• Data extract:
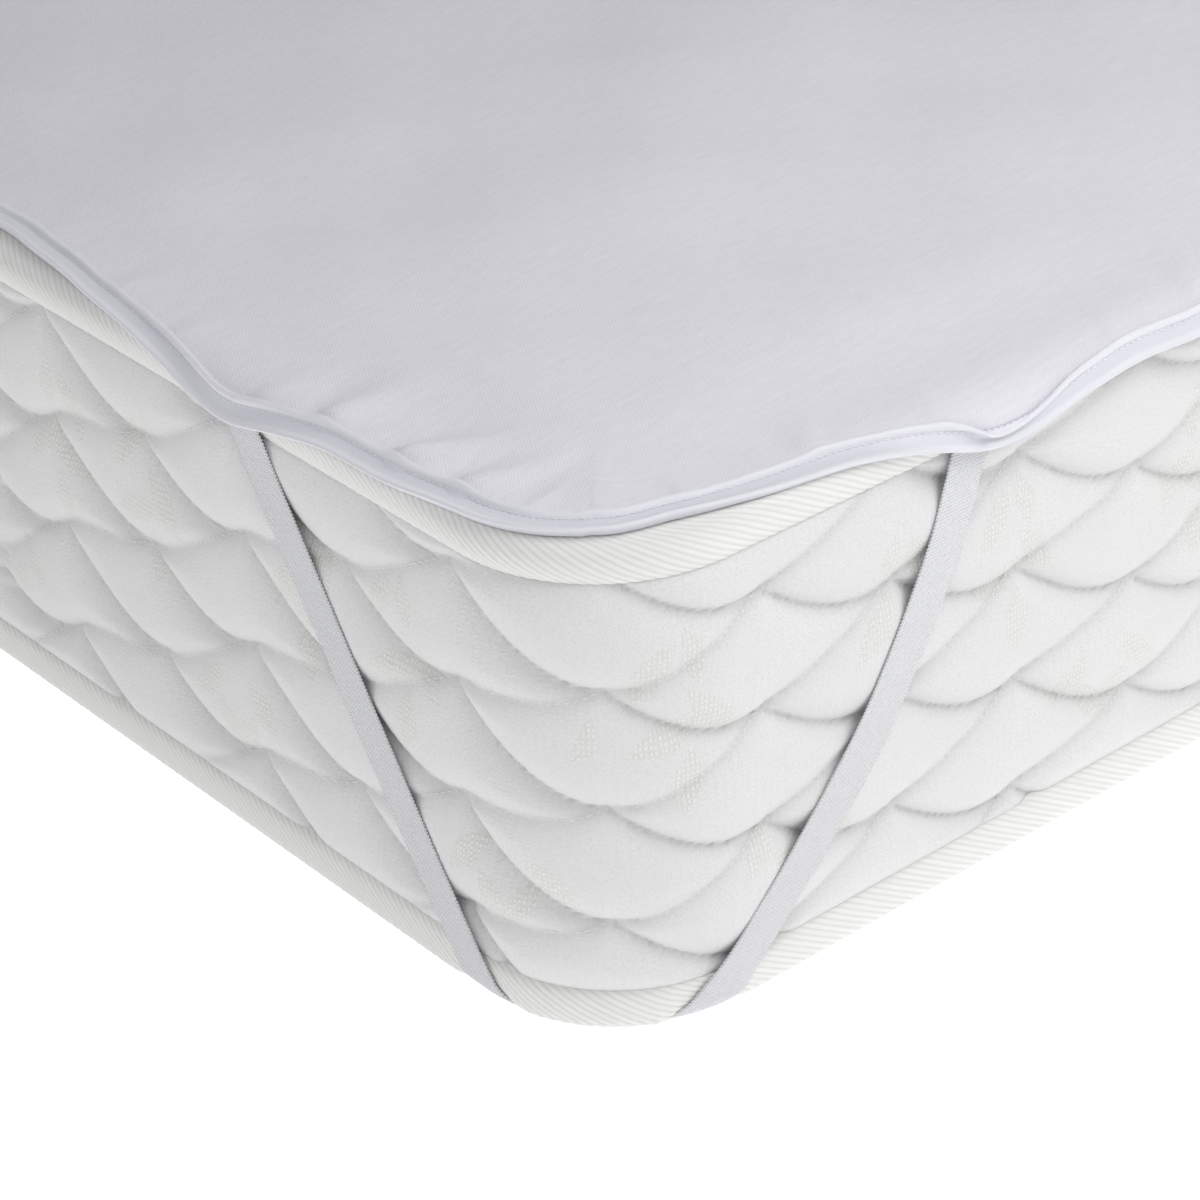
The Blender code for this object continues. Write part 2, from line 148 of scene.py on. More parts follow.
# The corners' middles, as lengths along the border anticlockwise from the photographed corner's middle
CORNER_AT = np.array([0, 2 * LONG_HALF, 2 * (LONG_HALF + SHORT_HALF), AROUND - 2 * SHORT_HALF, AROUND])
SIDE_MIDDLES = CORNER_AT[:4] + [LONG_HALF, SHORT_HALF, LONG_HALF, SHORT_HALF]
CENTRE_X = (LENGTH / 2 - RADIUS) * np.array([-1, 1, 1, -1])
CENTRE_Y = (WIDTH / 2 - RADIUS) * np.array([-1, -1, 1, 1])
BORDER_FOOT, BORDER_HEAD = 16.2, 185.7
FOOT_OUT, HEAD_OUT = -1.6, -1.8
# The meshes are fine up to this length from the photographed corner's middle
NEAR_REACH = 0.35
NEAR_STEP, FAR_STEP = 1.75 * MM, 9.0 * MM
ROW_STEP, EDGE_ROW = 1.85, 0.8
CUSP_COLUMNS = 92
CUSP_SHIFT, CUSP_LIFT = 2.0, 2.5
CUSP_RISE = 47.8
HIGH_CUSP, LOW_CUSP = 76.0, 48.0
CUSP_NEAR = {
    "column": (-5, -4, -3, -2, -1, 0, 1, 2, 3, 4),
    "height": (85.0, 54.5, 85.0, 53.0, 80.0, 43.5, 67.0, 45.0, 71.5, 42.0),
}
STEEP_START, FLAT_END = -0.80, 0.45
# Where a steep seam comes down 31 mm, its slope at the end is 0.1. A shorter one ends steeper.
MEET_BELOW = 25.0
LONG_FALL, FALL_RANGE = 31.0, 13.0
MEET_SLOPE, MEET_SLOPE_RANGE = 0.1, 0.35
SEAM_POINTS = 90
PUFF_REACH, PUFF_HEIGHT, SEAM_DEPTH, PUFF_POWER = 19.0, 6.3, 2.1, 2.2
VALLEY_ROUND, VALLEY_SHARP = 1.4, 1.3
# A flat seam is shallower towards the next cusp, and the rims pull the cloth in less than the seams do
FLAT_SEAM_RISE, RIM_RISE = 4.2, 2.6
# Painted shade: the cloth is coloured darker within about this width of a seam, as the shade in its crease
SEAM_SHADE_WIDTH = 1.6
# Under a strap the quilting is pressed in, and less so further from the strap
PRESSED, PRESSED_SLOPE, PRESSED_SOFT = 3.7, 0.5, 0.5
STRAP_WIDTH = 17.5
# The straps lean, so the distance square to one is a part of the distance along the border
STRAP_SQUARE = 0.83
STRAP_SHORT = {"height": (20, 100, 190), "distance": (60.0, 113.0, 171.5)}
STRAP_LONG = {
    "height": (20, 32, 62, 92, 122, 152, 190),
    "distance": (51.0, 62.5, 91.7, 115.4, 134.2, 148.6, 162.0),
}


def corner_and_distance(along):
    """The nearest corner, and the signed distance from its middle."""
    along = np.asarray(along) % AROUND
    index = np.searchsorted(SIDE_MIDDLES, along)
    return index % 4, along - CORNER_AT[index]


def on_border(along, out, height):
    """Points at lengths along the border, moved outwards, at a height."""
    along, out, height = np.broadcast_arrays(along, out, height)
    corner, distance = corner_and_distance(along)
    angle = np.clip(distance, -QUARTER_ARC, QUARTER_ARC) / RADIUS
    beyond = distance - angle * RADIUS
    facing = np.radians(225 + 90 * corner) + angle
    x = CENTRE_X[corner] + np.cos(facing) * (RADIUS + out) - np.sin(facing) * beyond
    y = CENTRE_Y[corner] + np.sin(facing) * (RADIUS + out) + np.cos(facing) * beyond
    return np.stack([x, y, height], -1)


def smooth(share):
    share = np.clip(share, 0.0, 1.0)
    return share * share * (3.0 - 2.0 * share)


def cloth_object(name, mesh, places, mat):
    """An object of a cloth. places gives where each corner of the mesh's faces lies on the flat cloth."""
    layer = mesh.uv_layers.new(name="cloth")
    layer.data.foreach_set("uv", places.astype(np.float32).ravel())
    mesh.polygons.foreach_set("use_smooth", np.ones(len(mesh.polygons), dtype=bool))
    mesh.materials.append(mat)
    return add_object(name, mesh)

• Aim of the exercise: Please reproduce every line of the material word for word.

• Task result:
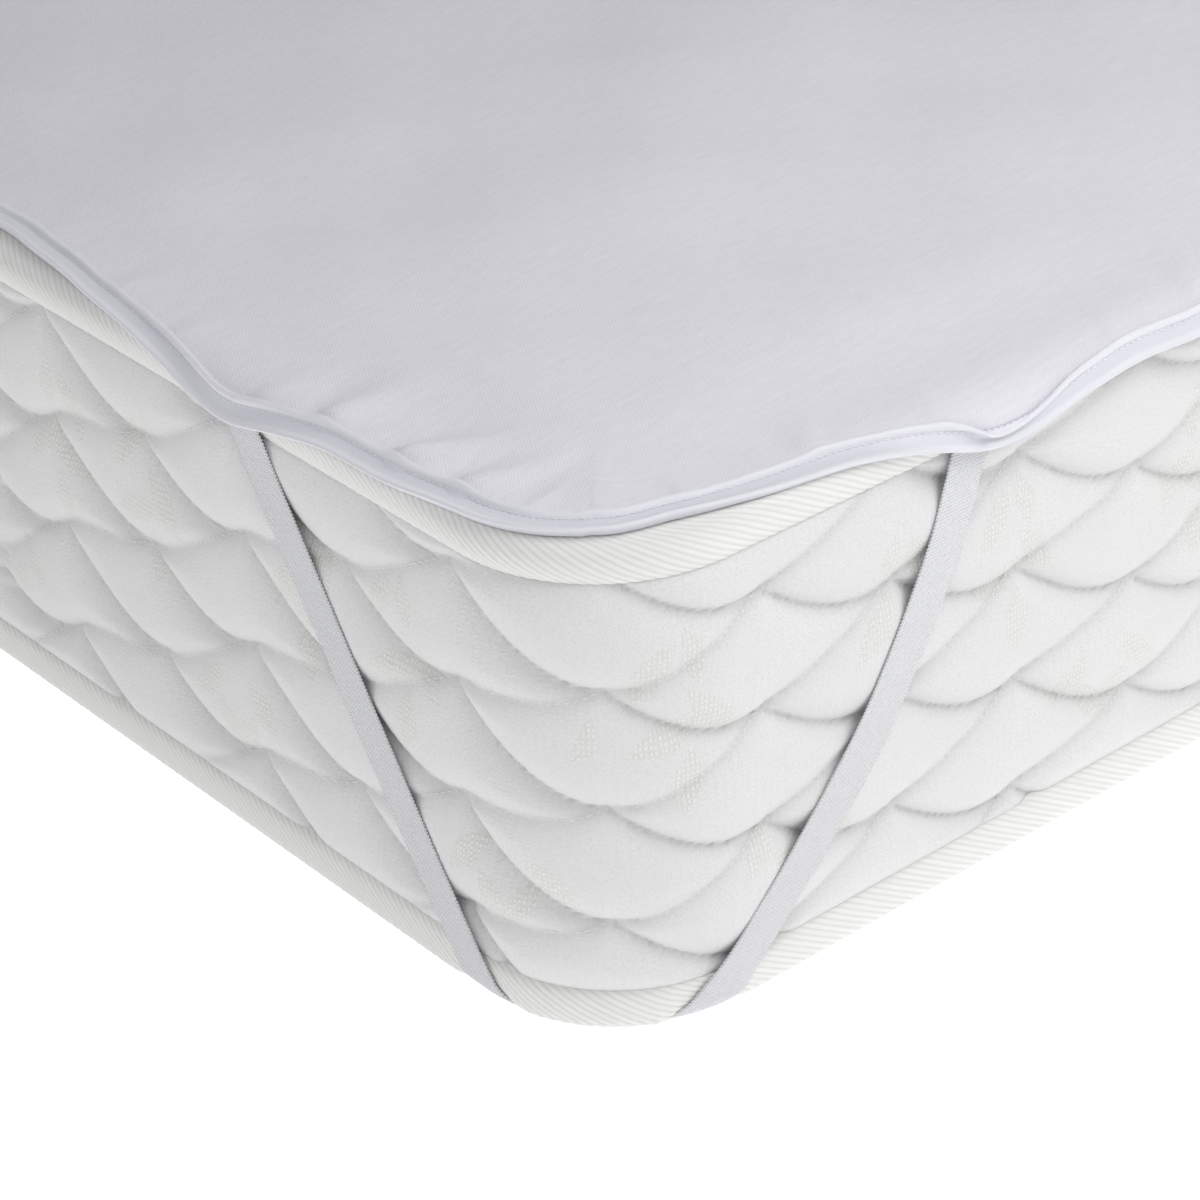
The Blender code for this object continues. Write part 2, from line 148 of scene.py on. More parts follow.
# The corners' middles, as lengths along the border anticlockwise from the photographed corner's middle
CORNER_AT = np.array([0, 2 * LONG_HALF, 2 * (LONG_HALF + SHORT_HALF), AROUND - 2 * SHORT_HALF, AROUND])
SIDE_MIDDLES = CORNER_AT[:4] + [LONG_HALF, SHORT_HALF, LONG_HALF, SHORT_HALF]
CENTRE_X = (LENGTH / 2 - RADIUS) * np.array([-1, 1, 1, -1])
CENTRE_Y = (WIDTH / 2 - RADIUS) * np.array([-1, -1, 1, 1])
BORDER_FOOT, BORDER_HEAD = 16.2, 185.7
FOOT_OUT, HEAD_OUT = -1.6, -1.8
# The meshes are fine up to this length from the photographed corner's middle
NEAR_REACH = 0.35
NEAR_STEP, FAR_STEP = 1.75 * MM, 9.0 * MM
ROW_STEP, EDGE_ROW = 1.85, 0.8
CUSP_COLUMNS = 92
CUSP_SHIFT, CUSP_LIFT = 2.0, 2.5
CUSP_RISE = 47.8
HIGH_CUSP, LOW_CUSP = 76.0, 48.0
CUSP_NEAR = {
    "column": (-5, -4, -3, -2, -1, 0, 1, 2, 3, 4),
    "height": (85.0, 54.5, 85.0, 53.0, 80.0, 43.5, 67.0, 45.0, 71.5, 42.0),
}
STEEP_START, FLAT_END = -0.80, 0.45
# Where a steep seam comes down 31 mm, its slope at the end is 0.1. A shorter one ends steeper.
MEET_BELOW = 25.0
LONG_FALL, FALL_RANGE = 31.0, 13.0
MEET_SLOPE, MEET_SLOPE_RANGE = 0.1, 0.35
SEAM_POINTS = 90
PUFF_REACH, PUFF_HEIGHT, SEAM_DEPTH, PUFF_POWER = 19.0, 6.3, 2.1, 2.2
VALLEY_ROUND, VALLEY_SHARP = 1.4, 1.3
# A flat seam is shallower towards the next cusp, and the rims pull the cloth in less than the seams do
FLAT_SEAM_RISE, RIM_RISE = 4.2, 2.6
# Painted shade: the cloth is coloured darker within about this width of a seam, as the shade in its crease
SEAM_SHADE_WIDTH = 1.6
# Under a strap the quilting is pressed in, and less so further from the strap
PRESSED, PRESSED_SLOPE, PRESSED_SOFT = 3.7, 0.5, 0.5
STRAP_WIDTH = 17.5
# The straps lean, so the distance square to one is a part of the distance along the border
STRAP_SQUARE = 0.83
STRAP_SHORT = {"height": (20, 100, 190), "distance": (60.0, 113.0, 171.5)}
STRAP_LONG = {
    "height": (20, 32, 62, 92, 122, 152, 190),
    "distance": (51.0, 62.5, 91.7, 115.4, 134.2, 148.6, 162.0),
}


def corner_and_distance(along):
    """The nearest corner, and the signed distance from its middle."""
    along = np.asarray(along) % AROUND
    index = np.searchsorted(SIDE_MIDDLES, along)
    return index % 4, along - CORNER_AT[index]


def on_border(along, out, height):
    """Points at lengths along the border, moved outwards, at a height."""
    along, out, height = np.broadcast_arrays(along, out, height)
    corner, distance = corner_and_distance(along)
    angle = np.clip(distance, -QUARTER_ARC, QUARTER_ARC) / RADIUS
    beyond = distance - angle * RADIUS
    facing = np.radians(225 + 90 * corner) + angle
    x = CENTRE_X[corner] + np.cos(facing) * (RADIUS + out) - np.sin(facing) * beyond
    y = CENTRE_Y[corner] + np.sin(facing) * (RADIUS + out) + np.cos(facing) * beyond
    return np.stack([x, y, height], -1)


def smooth(share):
    share = np.clip(share, 0.0, 1.0)
    return share * share * (3.0 - 2.0 * share)


def cloth_object(name, mesh, places, mat):
    """An object of a cloth. places gives where each corner of the mesh's faces lies on the flat cloth."""
    layer = mesh.uv_layers.new(name="cloth")
    layer.data.foreach_set("uv", places.astype(np.float32).ravel())
    mesh.polygons.foreach_set("use_smooth", np.ones(len(mesh.polygons), dtype=bool))
    mesh.materials.append(mat)
    return add_object(name, mesh)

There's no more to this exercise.